◆ **Given information**:
-------

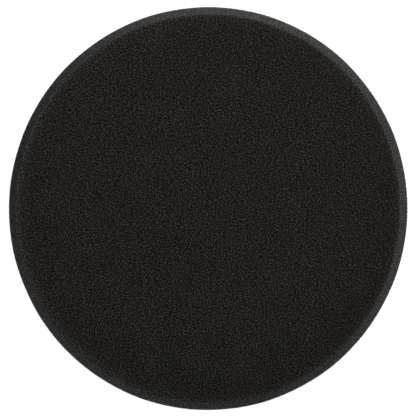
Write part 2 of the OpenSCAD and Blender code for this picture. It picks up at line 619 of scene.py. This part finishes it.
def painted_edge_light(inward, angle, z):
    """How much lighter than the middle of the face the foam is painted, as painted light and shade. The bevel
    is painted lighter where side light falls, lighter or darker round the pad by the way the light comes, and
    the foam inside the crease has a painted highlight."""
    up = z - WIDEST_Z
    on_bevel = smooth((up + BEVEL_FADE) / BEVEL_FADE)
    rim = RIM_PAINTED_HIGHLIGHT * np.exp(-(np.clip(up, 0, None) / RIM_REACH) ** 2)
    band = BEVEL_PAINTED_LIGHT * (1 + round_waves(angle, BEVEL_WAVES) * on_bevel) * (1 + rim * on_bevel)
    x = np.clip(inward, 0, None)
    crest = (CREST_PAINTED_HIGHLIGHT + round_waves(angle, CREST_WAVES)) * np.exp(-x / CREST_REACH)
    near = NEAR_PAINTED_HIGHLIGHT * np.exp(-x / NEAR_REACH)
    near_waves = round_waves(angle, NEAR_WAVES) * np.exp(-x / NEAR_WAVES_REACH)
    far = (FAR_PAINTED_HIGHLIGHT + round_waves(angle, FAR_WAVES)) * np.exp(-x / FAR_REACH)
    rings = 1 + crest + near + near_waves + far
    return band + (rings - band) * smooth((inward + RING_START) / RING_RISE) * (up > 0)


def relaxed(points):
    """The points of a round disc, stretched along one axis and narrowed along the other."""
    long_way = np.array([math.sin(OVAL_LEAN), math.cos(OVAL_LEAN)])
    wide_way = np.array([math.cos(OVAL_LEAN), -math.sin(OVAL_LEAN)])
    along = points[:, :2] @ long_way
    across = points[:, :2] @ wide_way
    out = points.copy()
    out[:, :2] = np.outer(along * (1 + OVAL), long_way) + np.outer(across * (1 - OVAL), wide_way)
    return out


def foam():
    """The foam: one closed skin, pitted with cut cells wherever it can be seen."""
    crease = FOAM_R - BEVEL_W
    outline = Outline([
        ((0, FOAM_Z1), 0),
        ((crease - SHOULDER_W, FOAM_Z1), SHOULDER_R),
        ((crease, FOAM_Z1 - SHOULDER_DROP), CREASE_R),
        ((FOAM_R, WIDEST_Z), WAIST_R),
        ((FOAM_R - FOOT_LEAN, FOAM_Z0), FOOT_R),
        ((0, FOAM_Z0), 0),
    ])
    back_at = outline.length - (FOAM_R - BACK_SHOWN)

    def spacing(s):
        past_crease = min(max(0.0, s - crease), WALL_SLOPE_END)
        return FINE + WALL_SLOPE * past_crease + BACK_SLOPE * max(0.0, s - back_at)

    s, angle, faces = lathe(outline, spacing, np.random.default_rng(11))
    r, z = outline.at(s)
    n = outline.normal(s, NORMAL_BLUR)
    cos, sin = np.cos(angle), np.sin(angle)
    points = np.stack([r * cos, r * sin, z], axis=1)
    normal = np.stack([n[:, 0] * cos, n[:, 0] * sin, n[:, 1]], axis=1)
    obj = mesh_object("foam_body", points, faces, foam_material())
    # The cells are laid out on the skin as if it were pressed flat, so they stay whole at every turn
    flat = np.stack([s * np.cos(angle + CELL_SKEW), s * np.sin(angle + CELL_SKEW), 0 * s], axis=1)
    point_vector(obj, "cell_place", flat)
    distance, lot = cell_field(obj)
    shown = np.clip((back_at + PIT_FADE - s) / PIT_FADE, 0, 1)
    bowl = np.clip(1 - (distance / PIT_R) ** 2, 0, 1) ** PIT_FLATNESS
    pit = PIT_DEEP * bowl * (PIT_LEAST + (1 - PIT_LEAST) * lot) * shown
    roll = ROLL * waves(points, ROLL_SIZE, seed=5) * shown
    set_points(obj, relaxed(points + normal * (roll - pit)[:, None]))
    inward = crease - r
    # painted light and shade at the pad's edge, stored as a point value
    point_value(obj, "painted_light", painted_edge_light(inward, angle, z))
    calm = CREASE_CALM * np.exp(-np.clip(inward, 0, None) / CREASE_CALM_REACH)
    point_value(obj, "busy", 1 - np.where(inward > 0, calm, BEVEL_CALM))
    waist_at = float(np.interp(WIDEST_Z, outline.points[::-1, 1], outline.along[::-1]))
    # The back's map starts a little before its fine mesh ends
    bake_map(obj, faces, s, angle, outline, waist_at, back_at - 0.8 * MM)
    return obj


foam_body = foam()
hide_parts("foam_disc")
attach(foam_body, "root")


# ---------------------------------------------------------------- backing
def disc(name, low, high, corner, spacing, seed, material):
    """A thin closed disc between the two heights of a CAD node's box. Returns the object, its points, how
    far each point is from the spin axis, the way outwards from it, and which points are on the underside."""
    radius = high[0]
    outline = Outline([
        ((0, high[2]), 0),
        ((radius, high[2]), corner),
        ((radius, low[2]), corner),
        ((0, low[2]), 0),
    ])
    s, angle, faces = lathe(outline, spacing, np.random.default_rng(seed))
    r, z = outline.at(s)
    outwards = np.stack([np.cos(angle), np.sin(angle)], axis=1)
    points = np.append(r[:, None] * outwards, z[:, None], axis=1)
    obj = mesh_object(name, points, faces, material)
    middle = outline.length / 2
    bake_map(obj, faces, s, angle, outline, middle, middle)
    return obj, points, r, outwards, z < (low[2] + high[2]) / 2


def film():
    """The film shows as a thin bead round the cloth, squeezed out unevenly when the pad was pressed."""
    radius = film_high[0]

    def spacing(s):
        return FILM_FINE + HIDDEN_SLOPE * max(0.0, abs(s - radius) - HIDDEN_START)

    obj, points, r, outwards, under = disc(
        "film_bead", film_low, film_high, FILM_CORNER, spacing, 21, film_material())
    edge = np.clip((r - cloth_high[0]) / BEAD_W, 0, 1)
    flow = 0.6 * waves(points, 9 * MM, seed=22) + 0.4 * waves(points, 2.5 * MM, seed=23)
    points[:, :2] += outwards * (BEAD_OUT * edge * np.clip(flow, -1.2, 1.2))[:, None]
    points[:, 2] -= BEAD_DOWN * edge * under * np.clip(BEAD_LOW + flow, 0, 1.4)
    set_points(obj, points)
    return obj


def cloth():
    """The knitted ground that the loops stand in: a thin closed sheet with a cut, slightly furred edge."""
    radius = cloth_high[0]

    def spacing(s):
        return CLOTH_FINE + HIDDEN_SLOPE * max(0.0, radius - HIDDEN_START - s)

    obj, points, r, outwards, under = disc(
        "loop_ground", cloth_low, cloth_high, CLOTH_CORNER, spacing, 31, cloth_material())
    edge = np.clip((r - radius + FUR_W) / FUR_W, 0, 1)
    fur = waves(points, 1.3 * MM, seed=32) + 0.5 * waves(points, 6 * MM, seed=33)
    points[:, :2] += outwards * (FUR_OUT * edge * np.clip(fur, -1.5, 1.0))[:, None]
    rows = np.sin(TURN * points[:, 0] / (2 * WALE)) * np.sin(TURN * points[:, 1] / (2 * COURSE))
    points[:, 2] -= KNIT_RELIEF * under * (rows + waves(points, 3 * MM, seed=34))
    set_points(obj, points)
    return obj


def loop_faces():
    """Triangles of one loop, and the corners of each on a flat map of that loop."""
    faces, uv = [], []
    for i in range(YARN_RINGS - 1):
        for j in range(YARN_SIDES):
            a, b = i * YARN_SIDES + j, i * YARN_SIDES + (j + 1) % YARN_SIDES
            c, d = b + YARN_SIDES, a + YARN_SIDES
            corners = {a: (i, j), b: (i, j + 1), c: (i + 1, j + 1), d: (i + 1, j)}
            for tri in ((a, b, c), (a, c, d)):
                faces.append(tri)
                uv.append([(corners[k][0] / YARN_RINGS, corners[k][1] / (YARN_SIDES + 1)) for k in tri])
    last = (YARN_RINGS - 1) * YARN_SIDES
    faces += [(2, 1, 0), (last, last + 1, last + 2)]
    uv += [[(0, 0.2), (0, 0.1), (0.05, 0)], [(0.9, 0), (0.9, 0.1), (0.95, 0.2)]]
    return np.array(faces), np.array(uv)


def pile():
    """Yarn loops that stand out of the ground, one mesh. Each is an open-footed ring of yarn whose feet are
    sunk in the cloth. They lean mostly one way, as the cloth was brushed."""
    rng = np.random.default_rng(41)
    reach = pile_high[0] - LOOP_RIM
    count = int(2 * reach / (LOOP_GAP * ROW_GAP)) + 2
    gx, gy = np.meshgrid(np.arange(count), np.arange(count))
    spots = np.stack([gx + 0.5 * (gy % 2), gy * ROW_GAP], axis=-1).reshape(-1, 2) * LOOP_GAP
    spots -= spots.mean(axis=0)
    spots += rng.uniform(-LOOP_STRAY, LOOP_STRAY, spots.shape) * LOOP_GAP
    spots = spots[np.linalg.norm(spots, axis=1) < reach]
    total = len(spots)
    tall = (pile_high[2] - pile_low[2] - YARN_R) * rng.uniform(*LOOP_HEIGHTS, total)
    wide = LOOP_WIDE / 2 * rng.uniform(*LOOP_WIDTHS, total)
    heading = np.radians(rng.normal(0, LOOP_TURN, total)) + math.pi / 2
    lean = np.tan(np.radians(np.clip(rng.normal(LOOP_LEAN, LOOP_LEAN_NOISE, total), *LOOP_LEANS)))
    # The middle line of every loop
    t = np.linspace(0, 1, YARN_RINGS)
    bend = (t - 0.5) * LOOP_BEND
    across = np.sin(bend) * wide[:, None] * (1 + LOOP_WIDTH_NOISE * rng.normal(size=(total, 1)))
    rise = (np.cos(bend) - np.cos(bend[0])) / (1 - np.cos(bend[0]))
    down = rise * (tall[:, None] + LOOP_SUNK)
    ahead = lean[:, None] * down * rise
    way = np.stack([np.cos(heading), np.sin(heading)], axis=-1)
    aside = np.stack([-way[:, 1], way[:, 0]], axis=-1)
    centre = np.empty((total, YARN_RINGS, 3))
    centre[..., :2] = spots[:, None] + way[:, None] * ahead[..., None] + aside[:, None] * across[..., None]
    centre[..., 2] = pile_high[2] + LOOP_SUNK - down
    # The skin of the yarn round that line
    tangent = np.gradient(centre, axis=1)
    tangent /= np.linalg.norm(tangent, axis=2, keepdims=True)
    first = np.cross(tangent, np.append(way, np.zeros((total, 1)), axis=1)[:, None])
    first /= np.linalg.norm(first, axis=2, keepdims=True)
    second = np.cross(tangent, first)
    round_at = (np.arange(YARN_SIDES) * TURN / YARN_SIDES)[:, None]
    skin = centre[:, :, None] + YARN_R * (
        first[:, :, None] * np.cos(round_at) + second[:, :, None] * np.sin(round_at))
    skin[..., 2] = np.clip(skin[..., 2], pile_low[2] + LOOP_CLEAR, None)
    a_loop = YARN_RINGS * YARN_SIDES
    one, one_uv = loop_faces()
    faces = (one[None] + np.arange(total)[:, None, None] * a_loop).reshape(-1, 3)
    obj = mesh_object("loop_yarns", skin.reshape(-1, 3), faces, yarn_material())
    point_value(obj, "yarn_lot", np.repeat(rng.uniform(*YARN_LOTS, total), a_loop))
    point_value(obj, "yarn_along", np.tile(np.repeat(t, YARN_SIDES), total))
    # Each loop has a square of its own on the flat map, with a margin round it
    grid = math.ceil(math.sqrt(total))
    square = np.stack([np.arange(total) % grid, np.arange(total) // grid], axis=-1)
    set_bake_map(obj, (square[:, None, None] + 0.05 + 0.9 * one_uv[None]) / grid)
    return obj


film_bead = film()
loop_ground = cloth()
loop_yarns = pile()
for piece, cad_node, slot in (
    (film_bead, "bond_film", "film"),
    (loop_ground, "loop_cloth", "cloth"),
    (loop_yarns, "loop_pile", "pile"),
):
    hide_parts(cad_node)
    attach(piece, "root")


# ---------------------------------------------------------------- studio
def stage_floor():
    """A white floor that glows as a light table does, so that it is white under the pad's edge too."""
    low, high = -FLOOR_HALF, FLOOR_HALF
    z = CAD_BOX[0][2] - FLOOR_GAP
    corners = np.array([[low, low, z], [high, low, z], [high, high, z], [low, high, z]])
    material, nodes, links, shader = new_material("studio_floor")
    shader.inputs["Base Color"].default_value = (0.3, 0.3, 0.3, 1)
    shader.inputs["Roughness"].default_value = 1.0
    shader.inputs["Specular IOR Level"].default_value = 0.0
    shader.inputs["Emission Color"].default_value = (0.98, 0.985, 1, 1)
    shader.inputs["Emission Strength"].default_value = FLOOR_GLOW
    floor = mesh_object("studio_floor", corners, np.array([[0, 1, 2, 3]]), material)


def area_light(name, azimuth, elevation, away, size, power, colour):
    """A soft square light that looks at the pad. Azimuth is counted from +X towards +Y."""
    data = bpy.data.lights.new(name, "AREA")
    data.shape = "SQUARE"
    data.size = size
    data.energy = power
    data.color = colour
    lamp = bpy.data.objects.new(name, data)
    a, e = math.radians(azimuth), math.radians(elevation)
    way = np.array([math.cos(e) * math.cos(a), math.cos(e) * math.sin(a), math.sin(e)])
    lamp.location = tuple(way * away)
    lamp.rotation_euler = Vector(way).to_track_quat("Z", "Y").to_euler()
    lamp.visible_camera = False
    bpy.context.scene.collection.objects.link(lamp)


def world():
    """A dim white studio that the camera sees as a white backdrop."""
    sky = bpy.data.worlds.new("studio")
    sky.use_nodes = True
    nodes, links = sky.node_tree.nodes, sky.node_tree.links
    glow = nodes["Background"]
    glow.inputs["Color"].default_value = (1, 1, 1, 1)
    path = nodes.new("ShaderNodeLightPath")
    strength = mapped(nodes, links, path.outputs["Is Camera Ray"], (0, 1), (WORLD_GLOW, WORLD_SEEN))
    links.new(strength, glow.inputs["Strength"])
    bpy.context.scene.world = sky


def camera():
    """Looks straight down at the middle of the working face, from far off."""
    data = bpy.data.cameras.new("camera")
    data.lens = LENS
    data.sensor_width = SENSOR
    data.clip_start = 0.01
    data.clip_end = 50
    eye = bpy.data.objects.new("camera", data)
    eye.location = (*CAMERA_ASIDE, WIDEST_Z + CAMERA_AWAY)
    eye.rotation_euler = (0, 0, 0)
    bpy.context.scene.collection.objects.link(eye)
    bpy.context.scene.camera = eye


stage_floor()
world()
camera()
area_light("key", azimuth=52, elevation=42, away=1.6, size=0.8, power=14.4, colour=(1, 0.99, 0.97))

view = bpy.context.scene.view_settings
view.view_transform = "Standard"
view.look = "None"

-------

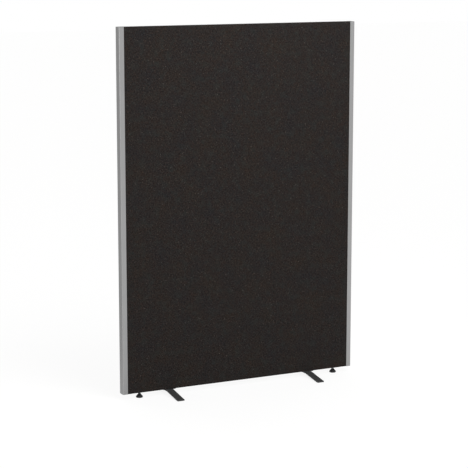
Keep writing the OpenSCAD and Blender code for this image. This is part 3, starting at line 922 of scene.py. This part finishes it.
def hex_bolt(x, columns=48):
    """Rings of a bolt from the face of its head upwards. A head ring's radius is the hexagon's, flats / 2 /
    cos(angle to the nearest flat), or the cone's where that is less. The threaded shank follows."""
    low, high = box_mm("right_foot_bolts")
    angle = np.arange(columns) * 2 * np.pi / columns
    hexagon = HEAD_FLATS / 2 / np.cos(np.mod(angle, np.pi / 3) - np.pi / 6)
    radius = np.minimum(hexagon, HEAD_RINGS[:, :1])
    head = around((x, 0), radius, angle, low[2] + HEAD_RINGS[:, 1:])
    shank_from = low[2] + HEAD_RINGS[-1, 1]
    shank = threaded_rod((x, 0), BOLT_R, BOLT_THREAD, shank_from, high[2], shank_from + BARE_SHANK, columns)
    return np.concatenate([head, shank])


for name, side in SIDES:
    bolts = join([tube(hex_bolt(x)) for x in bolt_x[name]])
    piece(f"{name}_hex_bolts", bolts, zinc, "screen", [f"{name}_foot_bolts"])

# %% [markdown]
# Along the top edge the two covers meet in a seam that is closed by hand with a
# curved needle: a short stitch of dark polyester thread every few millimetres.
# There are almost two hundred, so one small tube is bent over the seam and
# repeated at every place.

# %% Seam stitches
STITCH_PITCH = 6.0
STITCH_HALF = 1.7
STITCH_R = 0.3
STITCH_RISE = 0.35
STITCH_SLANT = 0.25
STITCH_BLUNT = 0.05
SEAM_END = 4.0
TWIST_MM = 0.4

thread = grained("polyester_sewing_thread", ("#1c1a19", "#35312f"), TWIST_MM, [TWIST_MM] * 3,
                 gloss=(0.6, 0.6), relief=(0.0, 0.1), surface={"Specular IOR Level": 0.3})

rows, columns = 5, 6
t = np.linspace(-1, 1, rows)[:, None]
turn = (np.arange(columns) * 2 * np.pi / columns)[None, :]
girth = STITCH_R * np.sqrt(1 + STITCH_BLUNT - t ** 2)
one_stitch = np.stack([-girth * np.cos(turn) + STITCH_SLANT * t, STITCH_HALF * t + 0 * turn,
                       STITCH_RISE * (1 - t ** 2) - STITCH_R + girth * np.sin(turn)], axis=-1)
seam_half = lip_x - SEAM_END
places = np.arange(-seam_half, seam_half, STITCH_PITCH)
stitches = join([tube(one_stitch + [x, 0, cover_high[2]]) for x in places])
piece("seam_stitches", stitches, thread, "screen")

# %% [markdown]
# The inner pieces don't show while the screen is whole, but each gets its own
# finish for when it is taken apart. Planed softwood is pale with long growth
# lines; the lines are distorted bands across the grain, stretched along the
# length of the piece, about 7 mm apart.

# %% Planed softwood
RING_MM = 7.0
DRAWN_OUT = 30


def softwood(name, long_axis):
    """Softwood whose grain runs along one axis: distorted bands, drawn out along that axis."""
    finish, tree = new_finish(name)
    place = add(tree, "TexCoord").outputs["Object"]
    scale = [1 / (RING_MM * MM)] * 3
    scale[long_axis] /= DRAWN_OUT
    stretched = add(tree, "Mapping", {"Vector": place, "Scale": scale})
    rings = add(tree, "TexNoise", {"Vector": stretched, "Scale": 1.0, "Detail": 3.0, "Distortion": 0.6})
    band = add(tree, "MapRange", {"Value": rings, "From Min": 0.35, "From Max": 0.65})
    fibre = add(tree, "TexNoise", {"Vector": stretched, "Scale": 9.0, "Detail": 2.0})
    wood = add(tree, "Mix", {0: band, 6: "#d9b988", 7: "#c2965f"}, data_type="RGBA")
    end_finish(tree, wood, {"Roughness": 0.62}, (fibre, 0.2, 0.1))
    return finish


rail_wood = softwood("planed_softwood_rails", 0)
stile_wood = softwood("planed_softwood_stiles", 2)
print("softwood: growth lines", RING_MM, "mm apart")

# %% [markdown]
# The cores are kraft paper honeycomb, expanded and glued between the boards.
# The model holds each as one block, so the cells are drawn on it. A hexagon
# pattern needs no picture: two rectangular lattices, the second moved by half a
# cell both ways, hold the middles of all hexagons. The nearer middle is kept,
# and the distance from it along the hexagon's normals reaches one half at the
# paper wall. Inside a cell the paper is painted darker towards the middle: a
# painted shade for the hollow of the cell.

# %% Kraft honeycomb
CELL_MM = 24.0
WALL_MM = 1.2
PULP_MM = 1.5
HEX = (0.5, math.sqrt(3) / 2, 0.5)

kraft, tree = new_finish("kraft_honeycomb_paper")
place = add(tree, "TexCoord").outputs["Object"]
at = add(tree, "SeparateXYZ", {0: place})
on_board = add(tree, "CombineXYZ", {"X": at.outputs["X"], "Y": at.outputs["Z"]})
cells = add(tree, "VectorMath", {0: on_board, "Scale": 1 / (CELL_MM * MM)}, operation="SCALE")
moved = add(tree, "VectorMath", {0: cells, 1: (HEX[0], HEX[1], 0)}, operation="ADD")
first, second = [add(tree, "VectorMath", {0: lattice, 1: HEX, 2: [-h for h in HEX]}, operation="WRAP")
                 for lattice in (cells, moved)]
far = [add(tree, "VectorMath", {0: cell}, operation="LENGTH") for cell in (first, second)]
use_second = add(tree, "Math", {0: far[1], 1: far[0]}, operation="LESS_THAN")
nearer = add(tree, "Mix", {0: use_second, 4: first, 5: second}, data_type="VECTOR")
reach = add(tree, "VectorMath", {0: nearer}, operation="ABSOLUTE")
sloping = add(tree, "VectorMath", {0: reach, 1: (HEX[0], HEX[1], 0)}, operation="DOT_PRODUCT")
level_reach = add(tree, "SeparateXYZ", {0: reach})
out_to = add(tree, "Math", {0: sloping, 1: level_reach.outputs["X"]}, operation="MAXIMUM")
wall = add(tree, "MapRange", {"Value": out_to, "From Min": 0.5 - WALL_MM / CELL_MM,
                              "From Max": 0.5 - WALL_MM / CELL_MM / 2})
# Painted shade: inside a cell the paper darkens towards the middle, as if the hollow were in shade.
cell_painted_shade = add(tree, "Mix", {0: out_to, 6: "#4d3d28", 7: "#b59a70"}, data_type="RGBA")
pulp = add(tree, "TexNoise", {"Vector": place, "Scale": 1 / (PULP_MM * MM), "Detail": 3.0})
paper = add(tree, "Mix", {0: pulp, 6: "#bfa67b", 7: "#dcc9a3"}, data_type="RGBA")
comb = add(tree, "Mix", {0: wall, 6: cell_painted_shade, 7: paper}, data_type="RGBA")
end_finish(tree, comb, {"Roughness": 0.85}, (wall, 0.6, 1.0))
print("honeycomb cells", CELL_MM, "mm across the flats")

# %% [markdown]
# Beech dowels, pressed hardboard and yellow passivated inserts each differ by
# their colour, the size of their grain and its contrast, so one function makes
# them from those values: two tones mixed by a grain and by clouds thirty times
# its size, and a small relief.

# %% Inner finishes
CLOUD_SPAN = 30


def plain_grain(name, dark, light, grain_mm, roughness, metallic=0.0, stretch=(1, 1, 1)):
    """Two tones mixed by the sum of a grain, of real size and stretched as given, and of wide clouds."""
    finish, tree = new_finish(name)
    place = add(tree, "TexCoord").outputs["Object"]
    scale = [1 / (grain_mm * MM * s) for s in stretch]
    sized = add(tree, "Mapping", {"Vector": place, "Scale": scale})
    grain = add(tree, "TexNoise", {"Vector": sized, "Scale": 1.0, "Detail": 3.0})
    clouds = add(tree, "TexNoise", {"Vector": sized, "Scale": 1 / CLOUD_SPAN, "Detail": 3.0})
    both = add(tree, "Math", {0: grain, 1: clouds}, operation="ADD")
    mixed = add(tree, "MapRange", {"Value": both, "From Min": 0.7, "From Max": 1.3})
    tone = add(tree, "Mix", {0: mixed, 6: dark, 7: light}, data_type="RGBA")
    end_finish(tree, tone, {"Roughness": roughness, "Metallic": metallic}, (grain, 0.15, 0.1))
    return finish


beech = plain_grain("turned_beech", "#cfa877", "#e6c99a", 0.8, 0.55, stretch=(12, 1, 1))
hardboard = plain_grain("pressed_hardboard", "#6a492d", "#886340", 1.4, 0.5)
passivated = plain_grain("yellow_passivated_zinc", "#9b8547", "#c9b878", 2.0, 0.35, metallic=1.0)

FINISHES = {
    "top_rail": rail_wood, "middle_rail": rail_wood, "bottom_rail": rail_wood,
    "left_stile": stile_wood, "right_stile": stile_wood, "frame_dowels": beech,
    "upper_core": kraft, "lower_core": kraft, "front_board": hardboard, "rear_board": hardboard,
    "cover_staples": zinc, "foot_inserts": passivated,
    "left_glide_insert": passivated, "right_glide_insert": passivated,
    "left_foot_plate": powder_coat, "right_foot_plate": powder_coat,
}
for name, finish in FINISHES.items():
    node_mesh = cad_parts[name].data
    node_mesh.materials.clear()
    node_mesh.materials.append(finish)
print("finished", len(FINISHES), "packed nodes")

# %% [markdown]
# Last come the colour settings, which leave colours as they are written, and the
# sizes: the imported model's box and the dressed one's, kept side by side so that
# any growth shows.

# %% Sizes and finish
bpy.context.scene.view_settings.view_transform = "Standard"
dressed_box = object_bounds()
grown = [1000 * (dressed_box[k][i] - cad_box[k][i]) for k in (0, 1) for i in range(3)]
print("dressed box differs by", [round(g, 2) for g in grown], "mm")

-------

◆ **To be done**:
This exercise asks for the lines from the line with "Keep writing the" to the line with "# repeated at every place.", both lines included, set down exactly and with nothing else.

◆ **Exercise solution**:
Keep writing the OpenSCAD and Blender code for this image. This is part 3, starting at line 922 of scene.py. This part finishes it.
def hex_bolt(x, columns=48):
    """Rings of a bolt from the face of its head upwards. A head ring's radius is the hexagon's, flats / 2 /
    cos(angle to the nearest flat), or the cone's where that is less. The threaded shank follows."""
    low, high = box_mm("right_foot_bolts")
    angle = np.arange(columns) * 2 * np.pi / columns
    hexagon = HEAD_FLATS / 2 / np.cos(np.mod(angle, np.pi / 3) - np.pi / 6)
    radius = np.minimum(hexagon, HEAD_RINGS[:, :1])
    head = around((x, 0), radius, angle, low[2] + HEAD_RINGS[:, 1:])
    shank_from = low[2] + HEAD_RINGS[-1, 1]
    shank = threaded_rod((x, 0), BOLT_R, BOLT_THREAD, shank_from, high[2], shank_from + BARE_SHANK, columns)
    return np.concatenate([head, shank])


for name, side in SIDES:
    bolts = join([tube(hex_bolt(x)) for x in bolt_x[name]])
    piece(f"{name}_hex_bolts", bolts, zinc, "screen", [f"{name}_foot_bolts"])

# %% [markdown]
# Along the top edge the two covers meet in a seam that is closed by hand with a
# curved needle: a short stitch of dark polyester thread every few millimetres.
# There are almost two hundred, so one small tube is bent over the seam and
# repeated at every place.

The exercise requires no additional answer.